Walter Sobchack's Man Beard says:

"The chinaman is not the issue here, Dude. I'm talking about drawing a line in the sand, Dude. Across this line, you DO NOT... Also, Dude, chinaman is not the preferred nomenclature. Asian-American, please."

"Lets not forget Dude that keeping wildlife, um... an amphibious rodent, for... um, ya know domestic... within the city... That ain't legal either."

"Nihilists! Fuck me. I mean, say what you like about the tenets of National Socialism, Dude, at least it's an ethos."

"Donny was a good bowler, and a good man. He was one of us. He was a man who loved the outdoors... and bowling, and as a surfer he explored the beaches of Southern California, from La Jolla to Leo Carrillo and... up to... Pismo. He died, like so many young men of his generation, he died before his time. In your wisdom, Lord, you took him, as you took so many bright flowering young men at Khe Sanh, at Langdok, at Hill 364. These young men gave their lives. And so would Donny. Donny, who loved bowling. And so, Theodore Donald Karabotsos, in accordance with what we think your dying wishes might well have been, we commit your final mortal remains to the bosom of the Pacific Ocean, which you loved so well. Good night, sweet prince."

6 comments:

Misty Peppers said...

hmmm

this reads like you wanted to stop yourself but couldn't, and so verbal diarrhea just spilled onto your keyboard.

that being said, i don't agree with man beard blog on this one.

i do concede that walter IS a man beard. but his is NO man beard.

his is an abomination. a delicately trimmed and manicured mockery of all that man beard stands for. man beards don't give a shit. and maybe walter's beard is telling us all to fuck off by being so pretty, but any beard that requires scissors, razors and a little tiny comb more so than lice powder and a rusty jackknife in my book is a sad excuse for a man beard.

now if you'll excuse me, it's time for me to accept my punishment for this expression of discordance.

adspar said...

Man Beard Blog will concede that this was not our finest offering, but frankly in the wake of the Kenny Rogers scandal, we're all a little shaken up. Cut us a little slack while we blog our way back into Man Beard shape.

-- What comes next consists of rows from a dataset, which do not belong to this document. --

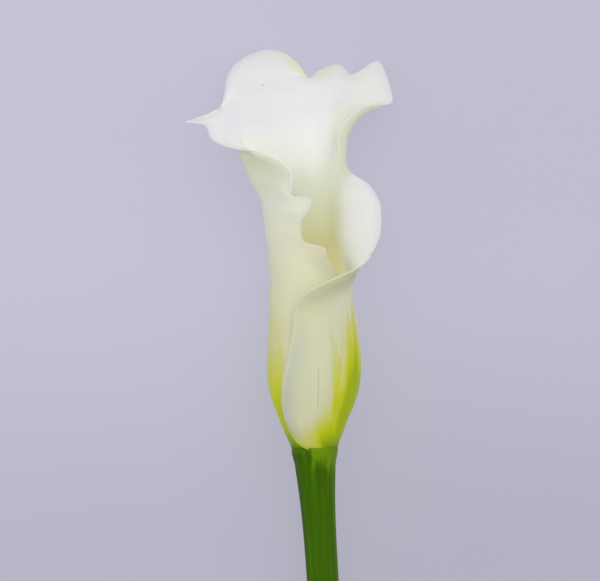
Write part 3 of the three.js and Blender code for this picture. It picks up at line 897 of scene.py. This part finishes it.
class CALLA_OT_spathe(Operator):
    """Rolled white leaf, open at the mouth"""

    bl_idname = "calla.spathe"
    bl_label = "Spathe"

    def execute(self, context):
        settings = context.scene.calla_spathe
        columns, rows = settings.columns, settings.rows
        bpy.ops.object.select_all(action="DESELECT")
        bpy.ops.mesh.primitive_grid_add(
            x_subdivisions=columns, y_subdivisions=rows, size=2, calc_uvs=True
        )
        leaf = context.object
        leaf.name = "spathe_leaf"
        flat = np.array([vertex.co for vertex in leaf.data.vertices])
        column = np.rint((flat[:, 0] + 1) / 2 * columns).astype(int)
        row = np.rint((flat[:, 1] + 1) / 2 * rows).astype(int)
        across = np.linspace(0, 1, columns + 1)
        along = np.linspace(0, 1, rows + 1)
        placed = (leaf_points(across, along)[row, column] + np.array(FOOT)) * MM
        leaf.data.vertices.foreach_set("co", placed.ravel())
        leaf.data.update()

        share = np.minimum(across[column], 1 - across[column])
        thick = settings.wall * (FOOT_WALL + (1 - FOOT_WALL) * ease(along[row] / FOOT_FADE))
        thick = settings.margin + (thick - settings.margin) * ease(share / MARGIN_FADE)
        thick *= 1 - (1 - APEX_WALL) * ease((along[row] - 1 + APEX_FADE) / APEX_FADE)
        group = leaf.vertex_groups.new(name="wall")
        for index, value in enumerate(thick / settings.wall):
            group.add([index], float(value), "REPLACE")
        middle = len(leaf.data.vertices)
        back = int(np.flatnonzero((row == 0) & (column == columns // 2))[0])
        select_only(leaf)
        shell = leaf.modifiers.new("Wall", "SOLIDIFY")
        shell.thickness = settings.wall
        shell.offset = 0.0
        shell.vertex_group = group.name
        shell.use_even_offset = False
        shell.use_quality_normals = True
        bpy.ops.object.modifier_apply(modifier=shell.name)
        settle(leaf)
        inner = self.mark_inside(leaf.data, middle, back)
        self.mark_sheltered(leaf.data, inner, row, column)
        leaf.data.materials.append(spathe_material(settings))
        hand_over(leaf, "spathe")
        return {"FINISHED"}

    def mark_inside(self, mesh, middle, back):
        """Attribute that is 1 on the inner skin; returns the number of that skin's first vertex."""
        if len(mesh.vertices) != 2 * middle:
            raise RuntimeError("the leaf has no second skin")
        axis = in_frame((TUBE_RINGS[0][1], 0.0, axis_height(0.0)))
        first, second = ((mesh.vertices[k + back].co - axis).length for k in (0, middle))
        inner = middle if first > second else 0
        values = np.zeros(2 * middle)
        values[inner : inner + middle] = 1.0
        store(mesh, "inside", values)
        return inner

    def mark_sheltered(self, mesh, inner, row, column):
        """Attribute with the share of the sky that the leaf hides from each place inside it."""
        tree = BVHTree.FromPolygons(
            [vertex.co for vertex in mesh.vertices], [face.vertices for face in mesh.polygons]
        )
        rows = np.arange(0, row.max() + 1, SKY_STEP)
        columns = np.arange(0, column.max() + 1, SKY_STEP)
        hidden = np.zeros((len(rows), len(columns)))
        at = {(r, c): k for k, (r, c) in enumerate(zip(row, column))}
        for i, r in enumerate(rows):
            for j, c in enumerate(columns):
                vertex = mesh.vertices[inner + at[r, c]]
                turn = Vector((0, 0, 1)).rotation_difference(vertex.normal)
                start = vertex.co + SKY_START * MM * vertex.normal
                for k in range(SKY_RAYS):
                    reach = math.sqrt((k + 0.5) / SKY_RAYS)
                    angle = k * GOLDEN_ANGLE
                    ray = (reach * math.cos(angle), reach * math.sin(angle), math.sqrt(1 - reach**2))
                    hit = tree.ray_cast(start, turn @ Vector(ray), SKY_REACH * MM)[0]
                    hidden[i, j] += hit is not None
        hidden = natural_spline(rows, hidden / SKY_RAYS, np.arange(row.max() + 1))
        hidden = natural_spline(columns, hidden.T, np.arange(column.max() + 1)).T
        values = np.zeros(len(mesh.vertices))
        values[inner : inner + len(row)] = np.clip(hidden[row, column], 0, 1)
        store(mesh, "sheltered", values)


class CALLA_OT_spadix(Operator):
    """Yellow spike inside the spathe, covered with small flowers"""

    bl_idname = "calla.spadix"
    bl_label = "Spadix"

    def execute(self, context):
        settings = context.scene.calla_spadix
        size = settings.floret / MM
        length = SPADIX_TO - SPADIX_FROM

        first = (SPADIX_BEND[1][0], SPADIX_FROM, axis_height(SPADIX_FROM))
        stations = [(first, CORE_RADIUS)]
        for k in range(1, CORE_STEPS + 1):
            share = math.sin(k / CORE_STEPS * math.pi / 2)
            y = SPADIX_FROM + (length - 0.6 * size) * share
            stations.append((on_axis(SPADIX_BEND, y), max(0.2, self.girth(share) - 0.6 * size)))
        core = draw_out("spadix_spike", CORE_SIDES, stations)

        bpy.ops.object.select_all(action="DESELECT")
        bpy.ops.mesh.primitive_uv_sphere_add(segments=8, ring_count=5, radius=size * MM)
        floret = context.object
        copies = []
        for k in range(settings.florets):
            share = (k + 0.5) / settings.florets
            reach = max(0.0, self.girth(share) - size * 0.85)
            angle = k * GOLDEN_ANGLE
            x, y, z = on_axis(SPADIX_BEND, SPADIX_FROM + 1.0 + (length - 1.6 * size) * share)
            copy = floret.copy()
            copy.data = floret.data.copy()
            copy.location = in_frame((x + reach * math.cos(angle), y, z + reach * math.sin(angle)))
            copy.rotation_euler = (0.0, -angle, 0.0)
            swell = 0.9 + 0.2 * ((k * GOLDEN_SHARE) % 1.0)
            copy.scale = (swell, swell * 0.92, swell * 0.92)
            context.collection.objects.link(copy)
            copies.append(copy)
        bpy.data.objects.remove(floret)
        select_only(core)
        for copy in copies:
            copy.select_set(True)
        bpy.ops.object.join()
        settle(core)
        core.data.materials.append(spadix_material())
        hand_over(core, "spadix")
        return {"FINISHED"}

    def girth(self, share):
        """Radius in mm at a share of the length: a waist at the foot, a taper and a round tip."""
        waist = 0.8 + 0.2 * float(ease(share / 0.12))
        taper = 1 - 0.22 * float(ease((share - 0.35) / 0.6))
        tip = math.sqrt(max(0.0, 1 - max(0.0, (share - 0.9) / 0.1) ** 2))
        return SPADIX_RADIUS * waist * taper * tip


class CALLA_OT_stage(Operator):
    """Pale surface, soft studio light and the camera above the flower"""

    bl_idname = "calla.stage"
    bl_label = "Stage"

    def execute(self, context):
        settings = context.scene.calla_stage
        bpy.ops.object.select_all(action="DESELECT")
        bpy.ops.mesh.primitive_plane_add(size=6, location=(0, 0, 0))
        floor = context.object
        floor.name = "surface"
        floor.data.materials.append(floor_material(settings))

        aim = in_frame(AIM)
        lamp = bpy.data.lights.new("key_light", "AREA")
        lamp.size = KEY_SIZE
        lamp.energy = settings.key_power
        key = self.place("key_light", lamp, aim + KEY_OFFSET)
        key.rotation_euler = (-KEY_OFFSET).to_track_quat("-Z", "Y").to_euler()

        world = bpy.data.worlds.new("soft room")
        world.use_nodes = True
        sky = world.node_tree.nodes["Background"]
        sky.inputs["Color"].default_value = (1.0, 0.99, 0.965, 1.0)
        sky.inputs["Strength"].default_value = settings.fill
        context.scene.world = world

        view = bpy.data.cameras.new("camera")
        view.sensor_width = SENSOR
        view.lens = SENSOR * settings.distance / VIEW_WIDTH
        view.clip_end = 20.0
        # a camera that isn't turned looks straight down
        context.scene.camera = self.place("camera", view, aim + Vector((0, 0, settings.distance)))
        context.scene.view_settings.view_transform = "Standard"
        return {"FINISHED"}

    def place(self, name, data, spot):
        """Puts a light or a camera in the scene."""
        holder = bpy.data.objects.new(name, data)
        holder.location = spot
        bpy.context.scene.collection.objects.link(holder)
        return holder


class CALLA_PT_panel(Panel):
    """Calla lily pieces, one button each"""

    bl_idname = "CALLA_PT_panel"
    bl_label = "Calla lily"
    bl_space_type = "VIEW_3D"
    bl_region_type = "UI"
    bl_category = "Calla lily"

    def draw(self, context):
        for piece in PIECES:
            box = self.layout.box()
            box.operator(f"calla.{piece}")
            settings = getattr(context.scene, f"calla_{piece}")
            for name in settings.bl_rna.properties.keys():
                if name not in {"rna_type", "name"}:
                    box.prop(settings, name)


PIECES = {
    "stem": StemSettings, "spathe": SpatheSettings, "spadix": SpadixSettings,
    "stage": StageSettings,
}
CLASSES = (
    *PIECES.values(), CALLA_OT_stem, CALLA_OT_spathe, CALLA_OT_spadix, CALLA_OT_stage,
    CALLA_PT_panel,
)


def register():
    for each in CLASSES:
        bpy.utils.register_class(each)
    for piece, group in PIECES.items():
        setattr(bpy.types.Scene, f"calla_{piece}", PointerProperty(type=group))


def unregister():
    for piece in PIECES:
        delattr(bpy.types.Scene, f"calla_{piece}")
    for each in reversed(CLASSES):
        bpy.utils.unregister_class(each)


def main():
    register()
    for piece in PIECES:
        getattr(bpy.ops.calla, piece)()


if __name__ == "__main__":
    main()
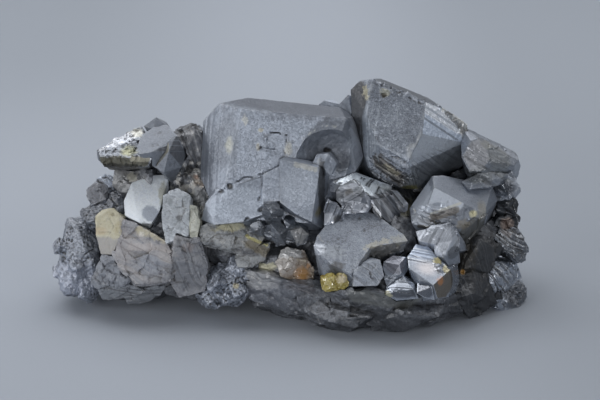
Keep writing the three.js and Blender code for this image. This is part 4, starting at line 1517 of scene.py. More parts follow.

As far as the rest of your nonsensical ramblings are concerned, Man Beard Blog is content to blame your retardedness on your vagina. Even still, it is hard to believe that a woman would invade Man Beard Blog and try to tell us something about Man Beards.

Walter has a beard. It isn't anything great as far as beards go, but it meets the technical qualifications. Nowhere did Man Beard Blog claim Walter's beard itself was of particular note. But because Walter is a Man Beard, his beard itself is a Man Beard by definition.

"man beards don't give a shit"

First of all, show some respect, bitch. Capitalize "Man Beard" or any derivation thereof.

Second, Man Beards can and do give a shit about the appearance of their beards when the situation calls for it. Saddam let his Man Beard flow free while he was hiding in the spider hole, but he trimmed that shit up nice when it was time for trial. Same with Maximus - battle beard for war, show beard for Rome.

Walter is a military man, trained to take pride in his appearance. While the inevitable effects of age and beer consumption have taken their toll on his physique, he at least maintains a healthy grooming regimen. For you to suggest this is "an abomination" is clear indication that you have no idea what the fuck you are talking about. But that's why you're a woman, and Man Beards know how to put your kind in their place.

At least you seem willing to admit that your words are lamentable.

Mike said...

Maybe misty (lower case "m") just needs to watch that The Big Lebowski (sp?) again. I think that Walter's induction is justified. I mean, he is no Saddam, but frankly... who is? I'll give a beard scratch to Mr. Sobchak. Nice work Man Beard Blog.

Eric said...

I have never seen this particular movie, so I can comment on his Man Beardness. I do give Misty credit for her enthusiasm for beards though. When are going to hear about (in my book) the greatest Man Beard in recorded history, Carlos Ray "Chuck" Norris.

Mox said...

To call Walter's Beard an abomination is to misunderstand the basic logical structure of Man Beardery. Consider this simple proof.

1) Walter has a Beard.
2) Walter is irrationally exuberant, which is manifest in his liberal firearm use and argumentative manner.
3) Walter stomps Nazi fags and (bites off their body parts).
4) Walter puts bitches like the diner waitress in their place when they try to curtail his irrational exuberance.

ERGO,

5) Walter is a Man Beard.

Since a Man Beard's Beard is a Man Beard, it cannot be an abomination because Man Beards are inherently awesome.

PS I think your criticism of Walter's Beard probably makes you gay, and thus I would be on the lookout for fag-stomping if I were you.